Hippies peak after the “Summer of Love.” After that hippie culture became “cool” and more mainstream, therefore it wasn’t “cool” anymore to be a hippie.

So what happened till 1973 were people adopting their culture. I agree the 60s culture ended with either the resignation of Mr Nixon or the Fall of Saigon

What people refer to as the “60s” began when the Beatles were on “Ed Sullivan” in early 1964, and ended with Watergate and Nixon’s resignation in 1974. What people think of as “hippies” actually grew out of the “beat” generation of the 50s, but really became commonplace around 1967, the “Summer of Love.” So I’d say the peak hippie years were roughly '67 through the early 70s.

I know. As I said, the roots of all that go back to the 50’s. Beatniks. Ginsberg, Kerouac etc.

I’ve seen some similar misconceptions regarding decades I did live through. I’ve seen some of those cultural type articles written by people who I presume must be very early 20’s and therefore children in the 90’s. And in one of the worst, they had the idea that the 90’s was ‘hammer pants’,big hair and lots of day-glo colors. They are obviously confusing the 90’s with the late 80’s.

He’s outlived three of them. :wink: I wonder if that amuses him.

Are you counting Paul as being dead?

Aren’t George, John, and Ringo dead?

Not unless Ringo died, like, today and I’ve missed hearing about it. A quick Google indicates that he’s still alive.

Oddly enough, I did hear a story on the radio just this morning about how a new book (Liverpool Blitzed by Neil Holmes) mentions that Ringo narrowly avoided being killed when the Nazis bombed his neighborhood, when he was just a baby.

He outlived half of them. :slight_smile:

I can’t watch Mad Men, because the early '60’s (like the 50’s who had a few working women) were not good to women. It was the late '60’s & early 70’s that changed the way things were. we were not unwashed hippies. the majority of us showered daily, tho a lot of us were hairy. & we never called ourselves hippies; we were Freaks (because we knew the establishment considered us as such, so we embraced it) [will continue after I’ve checked your question to remember what we’re talking about]

are you writing a dissertation? read On the Road, Been Down So Long it Looks Like Up to Me, & Fear & Loathing in Las Vegas…& you got it

One of the problems is thinking the majority of people were hippies/ long haired Jesus freaks/ bra burning nympho’s.

While there were those, there were also a lot of ordinary people who maybe had one or two elements now associated with the times.

I can’t watch “That Seventies Show”. It just tries too hard to be 70’s with bean bags everywhere etc.

Bob Seger had hair longer than the Tahitian girl in the Breck’s commercial.

My in laws (and the parents of a lot of my friends) were “early adopters” - my mother and father in law used to sit around and play folk guitar with a guy who is now Bob Dylan.

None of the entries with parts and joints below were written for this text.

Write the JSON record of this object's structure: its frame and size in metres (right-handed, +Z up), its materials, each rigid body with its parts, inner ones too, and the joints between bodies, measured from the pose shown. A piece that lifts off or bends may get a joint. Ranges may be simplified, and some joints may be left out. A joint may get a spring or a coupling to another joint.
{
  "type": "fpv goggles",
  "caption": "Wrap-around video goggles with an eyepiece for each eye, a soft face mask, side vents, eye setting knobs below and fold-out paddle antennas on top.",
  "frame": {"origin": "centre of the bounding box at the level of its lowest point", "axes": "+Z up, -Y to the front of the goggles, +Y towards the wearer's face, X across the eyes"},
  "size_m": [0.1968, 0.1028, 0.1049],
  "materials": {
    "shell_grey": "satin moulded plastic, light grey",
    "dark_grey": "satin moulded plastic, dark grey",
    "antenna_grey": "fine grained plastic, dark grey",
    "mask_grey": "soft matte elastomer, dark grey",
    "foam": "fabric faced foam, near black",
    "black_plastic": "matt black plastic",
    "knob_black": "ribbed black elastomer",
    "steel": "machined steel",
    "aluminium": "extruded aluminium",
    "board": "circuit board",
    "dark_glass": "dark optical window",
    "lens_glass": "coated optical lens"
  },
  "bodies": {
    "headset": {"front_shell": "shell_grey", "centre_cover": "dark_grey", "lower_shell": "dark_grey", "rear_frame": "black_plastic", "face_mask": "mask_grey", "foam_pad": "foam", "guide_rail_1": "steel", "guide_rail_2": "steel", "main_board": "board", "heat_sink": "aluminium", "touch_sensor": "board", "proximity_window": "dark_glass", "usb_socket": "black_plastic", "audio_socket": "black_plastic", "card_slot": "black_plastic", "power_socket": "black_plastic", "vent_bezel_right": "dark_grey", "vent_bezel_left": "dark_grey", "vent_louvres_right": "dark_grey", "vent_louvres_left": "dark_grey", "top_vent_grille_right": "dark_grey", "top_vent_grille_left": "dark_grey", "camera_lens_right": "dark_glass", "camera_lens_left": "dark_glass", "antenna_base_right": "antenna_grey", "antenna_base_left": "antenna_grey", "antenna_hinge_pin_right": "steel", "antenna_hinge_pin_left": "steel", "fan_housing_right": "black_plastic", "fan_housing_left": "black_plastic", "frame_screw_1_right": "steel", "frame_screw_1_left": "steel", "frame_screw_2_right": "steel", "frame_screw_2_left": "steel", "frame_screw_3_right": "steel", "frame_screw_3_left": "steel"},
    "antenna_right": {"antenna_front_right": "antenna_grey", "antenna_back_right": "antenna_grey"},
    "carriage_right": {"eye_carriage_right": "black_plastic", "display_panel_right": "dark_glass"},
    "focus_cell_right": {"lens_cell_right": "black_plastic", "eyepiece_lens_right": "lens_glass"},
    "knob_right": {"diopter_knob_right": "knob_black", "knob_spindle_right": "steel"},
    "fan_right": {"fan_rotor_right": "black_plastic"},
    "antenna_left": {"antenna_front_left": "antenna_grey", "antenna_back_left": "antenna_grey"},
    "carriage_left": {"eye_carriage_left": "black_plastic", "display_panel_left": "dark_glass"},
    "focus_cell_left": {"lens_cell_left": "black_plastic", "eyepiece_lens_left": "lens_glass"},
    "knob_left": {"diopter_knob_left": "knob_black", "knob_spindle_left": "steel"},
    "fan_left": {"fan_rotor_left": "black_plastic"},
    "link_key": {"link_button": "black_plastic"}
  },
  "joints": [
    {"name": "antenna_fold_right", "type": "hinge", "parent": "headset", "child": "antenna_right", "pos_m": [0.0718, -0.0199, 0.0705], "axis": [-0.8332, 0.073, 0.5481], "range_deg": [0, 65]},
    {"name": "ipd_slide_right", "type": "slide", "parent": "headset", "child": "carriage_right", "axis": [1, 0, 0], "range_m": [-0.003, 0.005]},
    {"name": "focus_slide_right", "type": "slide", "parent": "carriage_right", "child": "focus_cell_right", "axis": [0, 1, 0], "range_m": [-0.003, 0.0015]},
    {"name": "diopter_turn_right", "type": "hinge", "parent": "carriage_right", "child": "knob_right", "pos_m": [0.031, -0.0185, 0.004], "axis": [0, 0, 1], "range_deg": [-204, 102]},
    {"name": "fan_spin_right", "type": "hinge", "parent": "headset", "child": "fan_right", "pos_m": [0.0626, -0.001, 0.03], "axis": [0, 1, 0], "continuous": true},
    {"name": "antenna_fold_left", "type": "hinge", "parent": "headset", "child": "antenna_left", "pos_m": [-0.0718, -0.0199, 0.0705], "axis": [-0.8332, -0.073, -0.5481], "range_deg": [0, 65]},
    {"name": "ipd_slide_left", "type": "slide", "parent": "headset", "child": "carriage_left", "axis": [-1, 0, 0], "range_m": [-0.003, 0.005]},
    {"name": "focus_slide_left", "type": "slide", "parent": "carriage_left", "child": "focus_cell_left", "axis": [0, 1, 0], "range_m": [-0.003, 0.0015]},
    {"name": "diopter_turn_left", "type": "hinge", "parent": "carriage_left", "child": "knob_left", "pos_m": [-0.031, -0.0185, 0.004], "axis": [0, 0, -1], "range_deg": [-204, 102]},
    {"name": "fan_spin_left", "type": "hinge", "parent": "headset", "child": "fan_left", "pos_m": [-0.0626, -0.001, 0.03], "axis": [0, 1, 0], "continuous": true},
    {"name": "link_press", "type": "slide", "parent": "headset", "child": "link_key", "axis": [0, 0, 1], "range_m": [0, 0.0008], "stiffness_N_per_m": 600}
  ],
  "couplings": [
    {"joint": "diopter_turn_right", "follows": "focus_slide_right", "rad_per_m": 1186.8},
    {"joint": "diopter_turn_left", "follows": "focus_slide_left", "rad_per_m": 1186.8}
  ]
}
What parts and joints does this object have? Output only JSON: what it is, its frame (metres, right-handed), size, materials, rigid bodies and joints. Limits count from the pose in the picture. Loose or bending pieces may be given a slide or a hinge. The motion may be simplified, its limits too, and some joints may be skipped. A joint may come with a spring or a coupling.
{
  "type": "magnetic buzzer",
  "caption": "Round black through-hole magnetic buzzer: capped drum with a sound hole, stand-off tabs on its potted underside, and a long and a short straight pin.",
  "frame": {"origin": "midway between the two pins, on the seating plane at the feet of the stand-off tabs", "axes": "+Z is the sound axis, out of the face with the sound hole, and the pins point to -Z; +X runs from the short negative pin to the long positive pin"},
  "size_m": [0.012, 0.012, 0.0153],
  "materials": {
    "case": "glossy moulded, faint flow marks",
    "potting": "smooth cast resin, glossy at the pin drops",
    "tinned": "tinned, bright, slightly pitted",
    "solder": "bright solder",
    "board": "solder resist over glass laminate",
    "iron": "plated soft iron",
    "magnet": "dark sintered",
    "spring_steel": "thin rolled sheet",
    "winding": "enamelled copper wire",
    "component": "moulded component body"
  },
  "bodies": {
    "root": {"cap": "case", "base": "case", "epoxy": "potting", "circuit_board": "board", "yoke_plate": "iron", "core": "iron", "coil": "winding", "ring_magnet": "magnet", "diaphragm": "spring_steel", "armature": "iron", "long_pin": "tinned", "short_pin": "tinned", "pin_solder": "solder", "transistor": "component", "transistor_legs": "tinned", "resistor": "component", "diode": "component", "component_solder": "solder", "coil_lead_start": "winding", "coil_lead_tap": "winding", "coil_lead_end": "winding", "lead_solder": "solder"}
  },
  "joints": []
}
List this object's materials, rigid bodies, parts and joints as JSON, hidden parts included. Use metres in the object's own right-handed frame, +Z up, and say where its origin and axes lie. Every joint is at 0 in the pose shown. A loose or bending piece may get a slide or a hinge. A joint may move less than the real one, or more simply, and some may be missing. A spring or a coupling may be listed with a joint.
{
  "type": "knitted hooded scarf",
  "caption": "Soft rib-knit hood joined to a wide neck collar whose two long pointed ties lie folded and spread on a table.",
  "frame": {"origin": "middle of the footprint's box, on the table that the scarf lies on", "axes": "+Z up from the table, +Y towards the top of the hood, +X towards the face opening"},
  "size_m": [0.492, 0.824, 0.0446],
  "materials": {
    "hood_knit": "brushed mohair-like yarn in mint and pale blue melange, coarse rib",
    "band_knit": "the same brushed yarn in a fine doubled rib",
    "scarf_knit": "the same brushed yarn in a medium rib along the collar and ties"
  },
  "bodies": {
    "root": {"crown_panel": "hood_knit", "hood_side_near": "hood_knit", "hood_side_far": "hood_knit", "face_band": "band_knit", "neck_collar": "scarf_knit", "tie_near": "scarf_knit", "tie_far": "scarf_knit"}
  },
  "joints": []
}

That would have been 1959-1960. A girlfriend’s mom went South to do Civil Rights work (voter registration) - around 1962 and raised her young kids on a commune in the late 1960s early 1970s.

My parents, on the other hand, lived fairly normal “1950s” style lives in the early 1960s - my mother and father think American Graffiti rings true for them - which it doesn’t ring true at all for my in-laws (who are actually older than my parents, but dropped into the beatnik scene). They married in 1966 and pretty much missed any of the “hippie sixties” as anything other than a fashion movement and an era of political change (i.e. they were observers whose wardrobe changed with the fashion).

I was born in 1966 and have vivid memories of funny looking people on street corners and my parents calling them hippies - it must have been around 1971.

Exactly. I went on a high school choir trip in 1967 to San Francisco and saw what my friends would start wearing in Illinois in 1970 and continue to wear for several years after that.

My older brother recalled when the Beach Boys were big hits with all of the surfer songs, a guy he knew built a rack and put a surfboard on the top of his car to impress the girls. You might think, “so, that sounds normal…”
The guy lived in a small town in Illinois. Needless to say, there weren’t a lot of places to go surf there.

The point is, fashions from both coasts often took awhile to get to the Midwest, with mixed results.

Blue Cheer c. 1968.

Blue Cheer is the epitome of the long haired, 60’s hard rock image and sound that I think the OP is talking about. One of the progenitors of metal. They were like a cartoon of themselves. I love this band.

Hey, you’re Starving Artist’s nephew!